Really though, I think its an issue to drive inner city polling and allow urban politicians to project the appearance of concern and action when in reality they are otherwise without any concrete suggestions as to how to respond to a certain incident.
I've got no doubt that the members of the Supreme Court are not only smarter than that, but understand the issue (both from the gun side and its long term pr/political impact) in far more complexity than most public commentators give them credit for.
Tribe himself got into hot water when he concluded that 2A did guarantee an individual right to bear arms. That didn't fly well in liberal circles. He didn't like it, either. But he accepted that it is the right answer. He used this as a basis to float the idea that, in a proper liberal utopia, 2A would have to be repealed in order to do away with the guns.
It would be very, very hard for even the libs on SCOTUS to reverse the DC Circuit in Parker. What I would expect to see, in all seriousness, would be a 9-0 decision to affirm. However, there would probably a 5-4 split with concurrences.
The libs would find a way to affirm, without agreeing whole-hog with the legal reasoning. They might say something like "while we don't see the same sweeping individual right as the DC Circuit, we agree that the DC gun ban fails even a much more narrow interpretation of the Second Amendment..." yadda yadda yadda. In other words, we agree THIS gun ban is unconstitutional, but good luck trying to use this decision to affect any OTHER gun ban.
The four liberals will get Kennedy to join in, preventing the four most conservative from producing a majority opinion that secures the individual right.
This would be a DISASTER. And it would kill any real attempt to secure our rights for at least a generation (or much longer).
I really hope SCOTUS simply denies cert. That would keep the issue alive until we can get one more solid supporter (preferably two, because even a really good justice can go off on a weird tangent sometimes) on the bench.
Maybe Stevens will retire before the election, and GWB can recess-appoint Janice Rogers Brown...
Tribe can't believe any one of the four liberals will vote for individual rights, I wonder what makes him think Kennedy will.

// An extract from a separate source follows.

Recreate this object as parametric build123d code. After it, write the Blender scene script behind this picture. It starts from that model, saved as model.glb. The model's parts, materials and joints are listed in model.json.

This case certainly will demonstrate one thing. The four liberals will show conclusively that the justices' personal ideology is what determines Constitutional law, not the Constitution and certainly not legal reasoning. The incomprehensible incantations of Henderson's dissent will look like sound reasoning compared to the majority opinion we will likely see, probably written by Ginsburg.
Our only hope, in my view, is that the liberals won't let Kennedy write the opinion and he will vote with the conservatives if they let him write the opinion.